:: Stated goal ::
Reproduce exactly the lines below, from the first through the one containing "def __abs__(self): return", and nothing more.

:: Given information ::
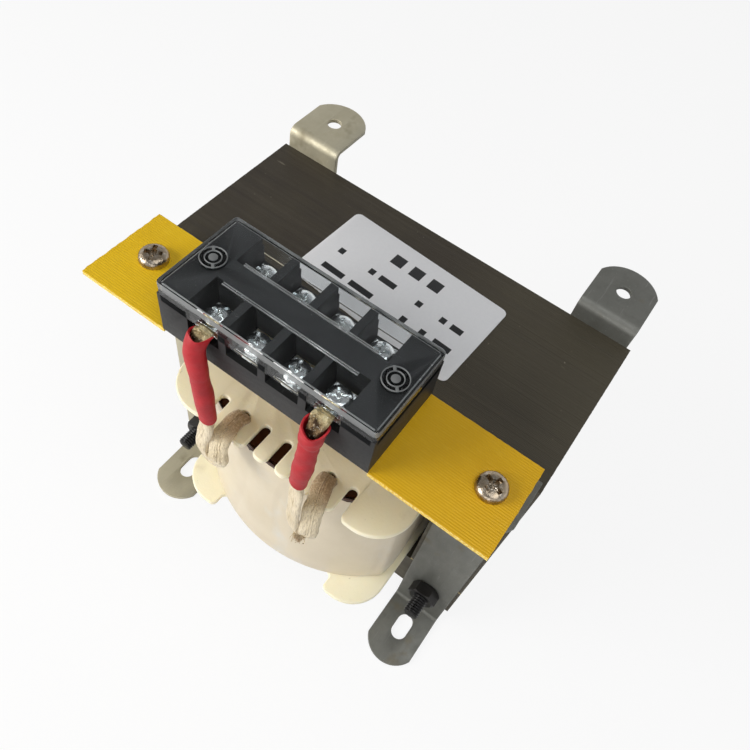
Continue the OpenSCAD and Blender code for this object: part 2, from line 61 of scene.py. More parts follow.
lamps = dict(
    window=dict(place=(0.5, -0.5, 0.4), size=0.5, power=4.6, tint=(1, 0.985, 0.96)),
    ceiling=dict(place=(0.12, 0.32, 0.95), size=0.7, power=2.6, tint=(0.96, 0.98, 1)),
    fill=dict(place=(0.8, 0.3, 0.3), size=0.5, power=1.2, tint=(1, 1, 1)),
)
for name, lamp in lamps.items():
    light = bpy.data.lights.new(name, "AREA")
    light.shape, light.size, light.energy, light.color = "DISK", lamp["size"], lamp["power"], lamp["tint"]
    holder = bpy.data.objects.new(name, light)
    bpy.context.scene.collection.objects.link(holder)
    holder.location = lamp["place"]
    holder.rotation_euler = (Vector((0, 0, 0.07)) - holder.location).to_track_quat("-Z", "Y").to_euler()


# materials: expressions on sockets
class Wire:
    def __init__(self, paint, socket):
        self.paint, self.socket = paint, socket

    def sum(self, operation, a, b):
        return self.paint.node("ShaderNodeMath", dict(operation=operation), {0: a, 1: b})

    def __add__(self, other): return self.sum("ADD", self, other)
    def __radd__(self, other): return self.sum("ADD", other, self)
    def __sub__(self, other): return self.sum("SUBTRACT", self, other)
    def __rsub__(self, other): return self.sum("SUBTRACT", other, self)
    def __mul__(self, other): return self.sum("MULTIPLY", self, other)
    def __rmul__(self, other): return self.sum("MULTIPLY", other, self)
    def __truediv__(self, other): return self.sum("DIVIDE", self, other)
    def __mod__(self, other): return self.sum("FLOORED_MODULO", self, other)
    def __abs__(self): return self.sum("ABSOLUTE", self, 0)


class Paint:
    def __init__(self, name, **constants):
        self.material = bpy.data.materials.new(name)
        self.material.use_nodes = True
        self.tree = self.material.node_tree
        self.shader = self.tree.nodes["Principled BSDF"]
        for socket, value in constants.items():
            self.feed(self.shader.inputs[socket.replace("_", " ")], value)
        self.place = self.node("ShaderNodeTexCoord", {}, {}, "Object")

    def node(self, kind, settings, sockets, out=0):
        made = self.tree.nodes.new(kind)
        for key, value in settings.items():
            setattr(made, key, value)
        for key, value in sockets.items():
            self.feed(made.inputs[key], value)
        return Wire(self, made.outputs[out])

    def feed(self, socket, value):
        if isinstance(value, Wire):
            self.tree.links.new(value.socket, socket)
        else:
            socket.default_value = value

    def stretched(self, x, y, z):
        return self.node("ShaderNodeVectorMath", dict(operation="MULTIPLY"), {0: self.place, 1: (x, y, z)})

    def cloud(self, size, detail=3, stretch=(1, 1, 1)):
        # soft noise whose blobs are about size metres across
        place = self.stretched(*[s / size for s in stretch])
        sockets = {"Vector": place, "Scale": 1, "Detail": detail, "Roughness": 0.55}
        return self.node("ShaderNodeTexNoise", {}, sockets)

    def cells(self, size):
        place = self.stretched(1 / size, 1 / size, 1 / size)
        return self.node("ShaderNodeTexVoronoi", {}, {"Vector": place, "Scale": 1})

    def rise(self, value, low, high, to=(0, 1)):
        return self.node("ShaderNodeMapRange", {}, {0: value, 1: low, 2: high, 3: to[0], 4: to[1]})

    def axis(self, number):
        return self.node("ShaderNodeSeparateXYZ", {}, {0: self.place}, number)

    def blend(self, share, a, b):
        return self.node("ShaderNodeMix", dict(data_type="RGBA"), {0: share, 6: a, 7: b}, 2)

    def wear(self, low=0.5, high=0.56):
        # bright where edges stand out, dark in corners
        return self.rise(self.node("ShaderNodeNewGeometry", {}, {}, "Pointiness"), low, high)

    def coat(self, colour=None, roughness=None, height=None, deep=0.0001):
        if colour is not None:
            self.feed(self.shader.inputs["Base Color"], colour)
        if roughness is not None:
            self.feed(self.shader.inputs["Roughness"], roughness)
        if height is not None:
            bump = self.node("ShaderNodeBump", {}, {"Height": height, "Distance": deep, "Strength": 1.0})
            self.feed(self.shader.inputs["Normal"], bump)
        return self.material


def tint(red, green, blue):
    # a screen colour, 0 to 255, as the shader wants it
    line = [c / 255 for c in (red, green, blue)]
    return tuple(c / 12.92 if c <= 0.04045 else ((c + 0.055) / 1.055) ** 2.4 for c in line) + (1.0,)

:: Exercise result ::
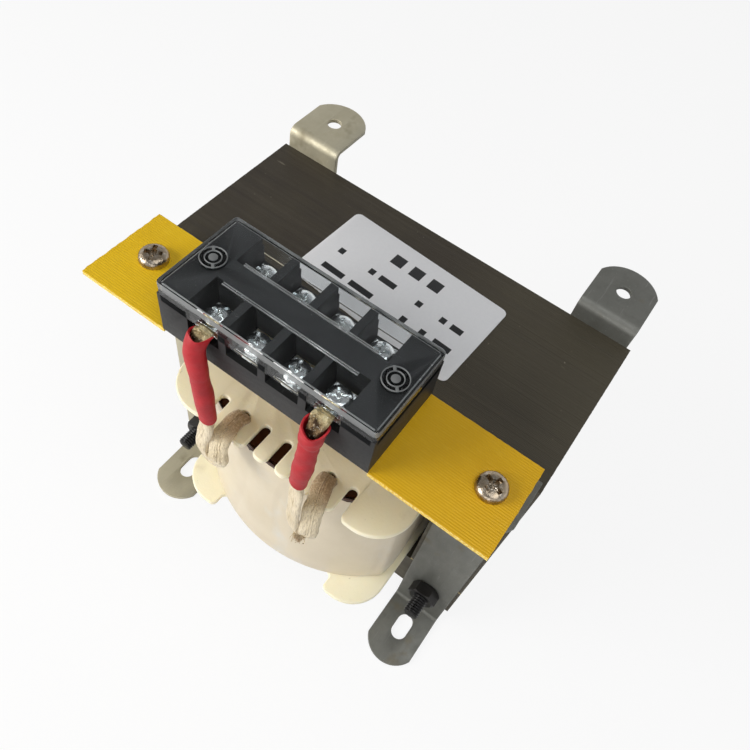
Continue the OpenSCAD and Blender code for this object: part 2, from line 61 of scene.py. More parts follow.
lamps = dict(
    window=dict(place=(0.5, -0.5, 0.4), size=0.5, power=4.6, tint=(1, 0.985, 0.96)),
    ceiling=dict(place=(0.12, 0.32, 0.95), size=0.7, power=2.6, tint=(0.96, 0.98, 1)),
    fill=dict(place=(0.8, 0.3, 0.3), size=0.5, power=1.2, tint=(1, 1, 1)),
)
for name, lamp in lamps.items():
    light = bpy.data.lights.new(name, "AREA")
    light.shape, light.size, light.energy, light.color = "DISK", lamp["size"], lamp["power"], lamp["tint"]
    holder = bpy.data.objects.new(name, light)
    bpy.context.scene.collection.objects.link(holder)
    holder.location = lamp["place"]
    holder.rotation_euler = (Vector((0, 0, 0.07)) - holder.location).to_track_quat("-Z", "Y").to_euler()


# materials: expressions on sockets
class Wire:
    def __init__(self, paint, socket):
        self.paint, self.socket = paint, socket

    def sum(self, operation, a, b):
        return self.paint.node("ShaderNodeMath", dict(operation=operation), {0: a, 1: b})

    def __add__(self, other): return self.sum("ADD", self, other)
    def __radd__(self, other): return self.sum("ADD", other, self)
    def __sub__(self, other): return self.sum("SUBTRACT", self, other)
    def __rsub__(self, other): return self.sum("SUBTRACT", other, self)
    def __mul__(self, other): return self.sum("MULTIPLY", self, other)
    def __rmul__(self, other): return self.sum("MULTIPLY", other, self)
    def __truediv__(self, other): return self.sum("DIVIDE", self, other)
    def __mod__(self, other): return self.sum("FLOORED_MODULO", self, other)
    def __abs__(self): return self.sum("ABSOLUTE", self, 0)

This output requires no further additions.